In most instances it is absolutely true. Few can doubt that Adolf Hitler rose because good men did nothing; and equally, the evil came to an end when those good men decided to do something and defeat him.
But often the picture is not as simple as that. Consider the Anglo/US adventure in Iraq. We can argue it was the intent of ‘good men,’ but is the outcome ‘good’ in the way it was hoped to be?
In the UK political correctness was at first a ‘good’ idea, freeing minorities from discrimination. But today it has become so dictatorial that it is shutting down free speech and making people so fed up that it may well destroy those freedoms it fought for.

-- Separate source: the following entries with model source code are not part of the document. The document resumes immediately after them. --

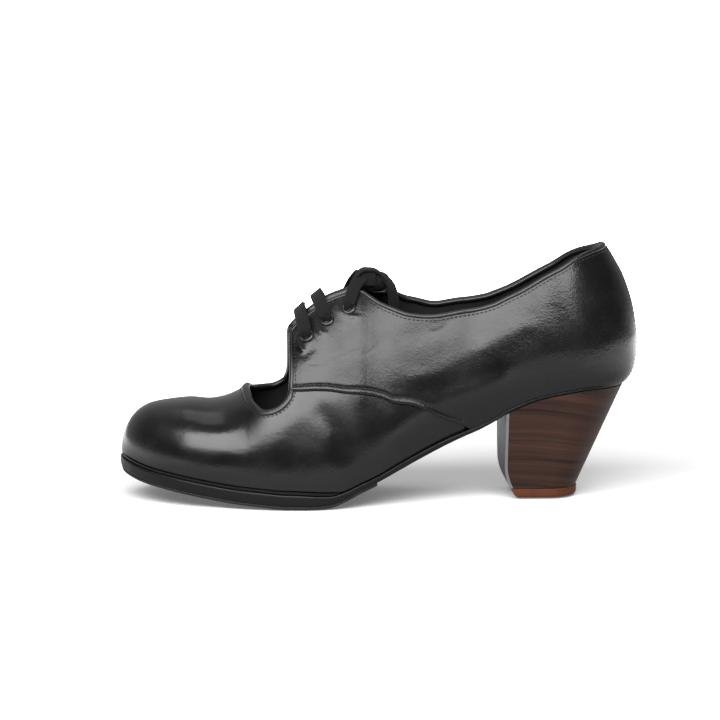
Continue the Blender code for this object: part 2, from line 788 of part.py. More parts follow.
def heel_places():
    """Places along the heel's side, from its breast to the middle of its back."""
    low = float(unroll_toe(0.0))
    place = HEEL_BREAST
    for _ in range(8):
        place = HEEL_BREAST - float(seat_shift(place)) / SHOE_LENGTH
    return roll_toe(np.linspace(float(unroll_toe(place)), low, 15))


def heel_front(height):
    """How far forward the heel's front lies: it leans back towards its base."""
    return HEEL_BREAST * SHOE_LENGTH - BREAST_TUCK * np.clip(1 - height / BREAST_TUCK_RISE, 0, 1) ** 2


def heel_ring(level, lip=0.0, inset=0.0, front=None):
    """One level of the heel's outline, as (x, y), from the outer breast corner round to the inner one."""
    places = heel_places()
    ring = [heel_point(place, 1, level, lip) for place in places]
    ring += [heel_point(place, -1, level, lip) for place in places[-2::-1]]
    shape = np.array(ring, float)
    breast = HEEL_BREAST * SHOE_LENGTH
    shape[0, 0] = shape[-1, 0] = breast
    back, half = shape[:, 0].min(), shape[:, 1].max()
    front = breast if front is None else front
    shape[:, 0] = back + inset + (shape[:, 0] - back) * (front - back - 2 * inset) / (breast - back)
    shape[:, 1] *= 1 - inset / half
    return shape


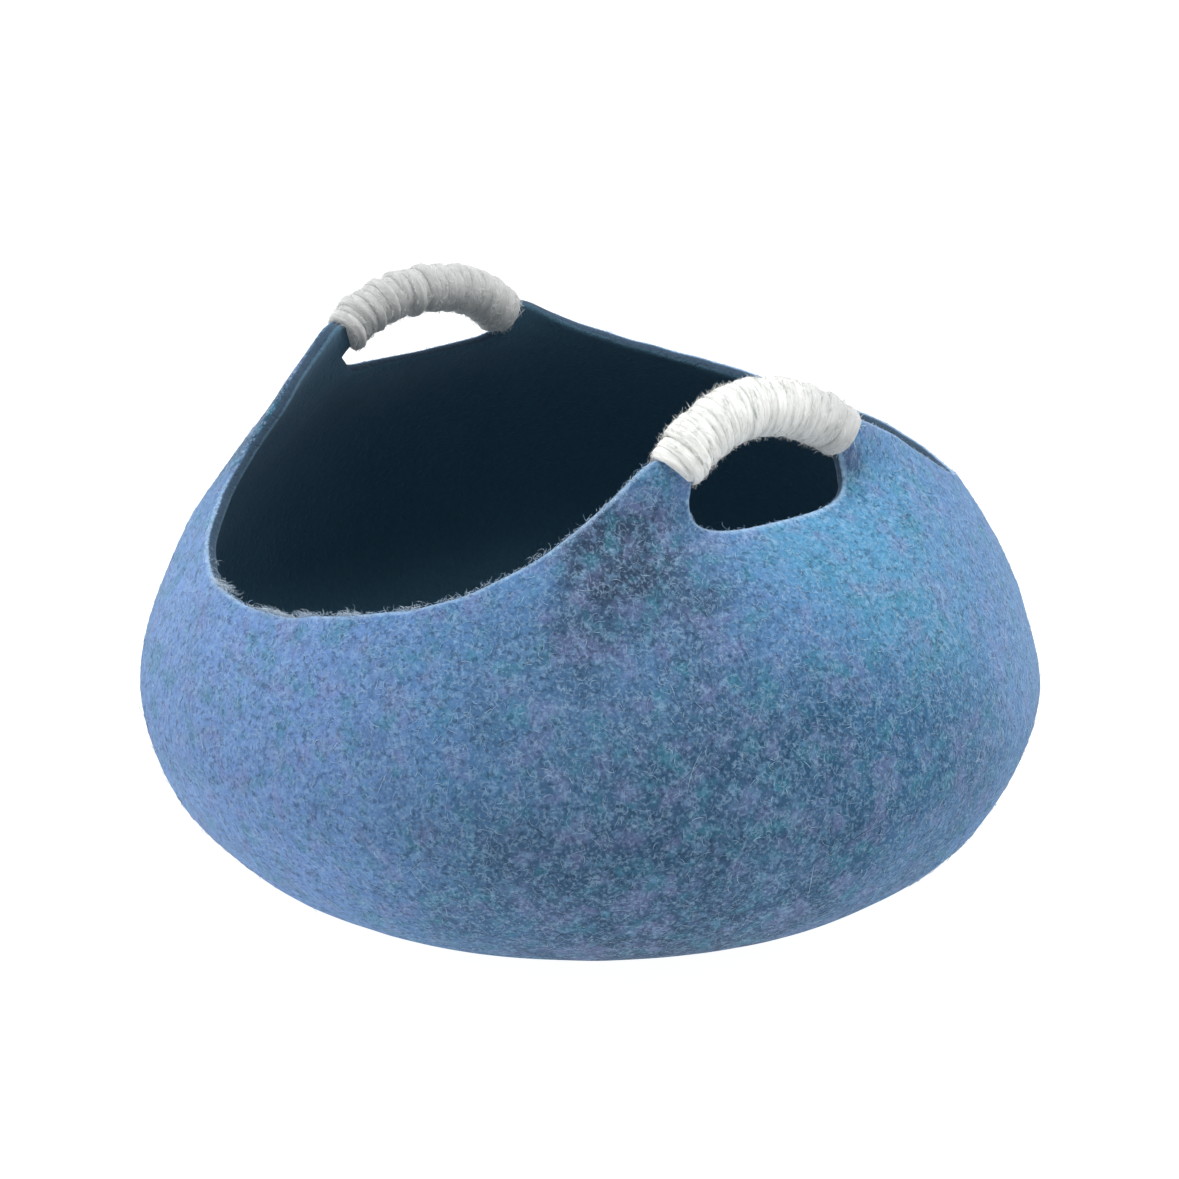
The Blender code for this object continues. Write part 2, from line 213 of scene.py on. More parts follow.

BULLIES, BULLIES EVERYWHERE

Good can, at times, become the new evil. It happens throughout life. Take the school bully, eventually overthrown when a ‘good’ person stands up to him. Sometimes it remains for the good, but often the ‘hero’ becomes the new bully.
In the wider world, the reality has many a historic precedent. Nothing could be more ‘good’ than the ideals of Christianity. Yet for a thousand years the Christian orthodoxy caused totalitarianism throughout Europe.
Nothing could have been more noble than the philosophical search that was the 18th century Enlightenment. Yet the outcome was pernicious social engineering that led to the French Revolution and most errors of the modern world.

LAW OF OPPOSITE EFFECT

How can it be that good intent can so often become the new evil? I think the answer can be found in what I call the Law of Opposite Effect. The law has two elements that seem to apply in such cases.
The first is a warning to beware of being over zealous in your need to put down evil. For so often a fanaticism breeds an equal fanaticism to counter it. Just as black is the opposite of white, we need to remember that the happy medium is grey.
The second is a reality that is open to see from the above examples. A fanaticism has a habit of causing the opposite effect to that intended. Because whenever a fanaticism strikes, those who disagree will fight back.

IN CONCLUSION

Evil must always be fought wherever it rears its ugly head. But we must beware that, in fighting it, we do not employ the fanaticisms that breed it in the first place. When this happens, we usually end up with the opposite to that intended.
And evil retains its hold on our world, and our history.